Les analyses du groupe 3 du GIEC alertent sur l’un des pièges les plus dangereux qui guettent les gouvernements, les entreprises et les citoyens dans la mise en œuvre des politiques climatiques. C’est paradoxal, mais les décisions les plus urgentes à prendre sont aussi les plus difficiles : celles qui concernent les infrastructures de production, de transport et l’urbanisme… donc les plus lourdes et aux impacts les plus lointains. Ce paradoxe rejoint une notion familière aux économistes de l’industrie et des systèmes énergétiques : l’inertie.
Une mauvaise décision concernant une consommation éphémère, ou de quelques années, se traduit bien sûr par des émissions supplémentaires et une aggravation du changement climatique. Mais on peut espérer renverser un tel choix en quelques années. En revanche, si l’on prévoit aujourd’hui de construire un équipement utilisant de l’énergie fossile, ou un moyen de transport comme un avion dont la durée de vie est d’environ trente ans, on repousse d’autant son remplacement par une technologie sobre en carbone.
L’inertie des systèmes techniques, c’est la longue, parfois très longue, durée de vie des équipements les plus lourds. Une centrale électrique peut être utilisée un demi-siècle, un barrage hydraulique trois fois plus longtemps, un système de transport en commun ferroviaire est construit pour des décennies, une politique d’urbanisme choisissant d’étaler des centaines de milliers de pavillons autour des centres urbains oblige à des consommations d’énergie pour les transports sur une très longue durée.
Le groupe 3 du GIEC alerte les sociétés sur le risque de se retrouver « enfermées dans des stratégies d’émissions intensives en gaz à effet de serre » par le développement d’infrastructures et de produits à longévité importante qui utilisent beaucoup d’énergies fossiles. Décider aujourd’hui de les construire ou de les fabriquer provoque une dépendance de long terme à ces énergies car il sera très coûteux de les transformer ou de les remplacer avant la fin de leur vie technico-économique. Mais se décider en faveur d’alternatives à bas carbone est souvent difficile.
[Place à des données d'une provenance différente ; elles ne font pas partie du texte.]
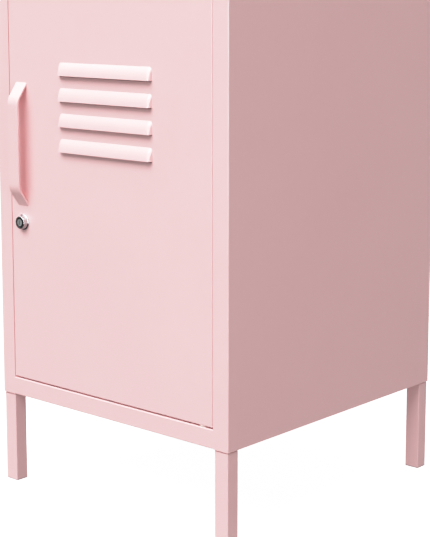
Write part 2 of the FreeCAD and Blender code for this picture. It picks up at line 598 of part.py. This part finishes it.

Les technologies bas carbone de production d’électricité peuvent en effet être plus coûteuses (géothermie), faire appel à des sources d’énergie diffuses et intermittentes (Soleil, vent), ne pas être encore au point techniquement (hydroliennes, solaire à concentration…), ou se heurter à des oppositions politiques (centrales nucléaires, barrages hydrauliques). Faire basculer les transports de l’utilisation du pétrole à celle de l’électricité suppose de lourds investissements préalables (bornes de rechargement, usines de batteries). Les transports collectifs (métro, tramway, train) exigent des investissements de très long terme et une intervention publique massive (terrains, financements).
Les décisions les plus urgentes à prendre sont donc celles qui concernent les investissements les plus lourds, dans les équipements les plus durables – en particulier pour la production d’électricité –, les choix d’urbanisme, de technologies structurantes pour les transports ou le contrôle thermique des bâtiments.
À chaque décision prise, c’est la capacité d’une société à anticiper le futur qui est questionnée par le dossier climatique. Autrement dit, sa capacité à programmer sur le long terme, au niveau d’une ville, d’un pays, voire de l’Union européenne. Dans une telle planification, les critères de résilience au changement climatique et de diminution des émissions de gaz à effet de serre domineront ceux du marché et du rendement à court terme des capitaux investis. Au-delà des choix techniques et même économiques, c’est le fonctionnement des systèmes politiques – quelle qu’en soit la forme, démocratique ou non – et leurs critères de décision qui sont en cause.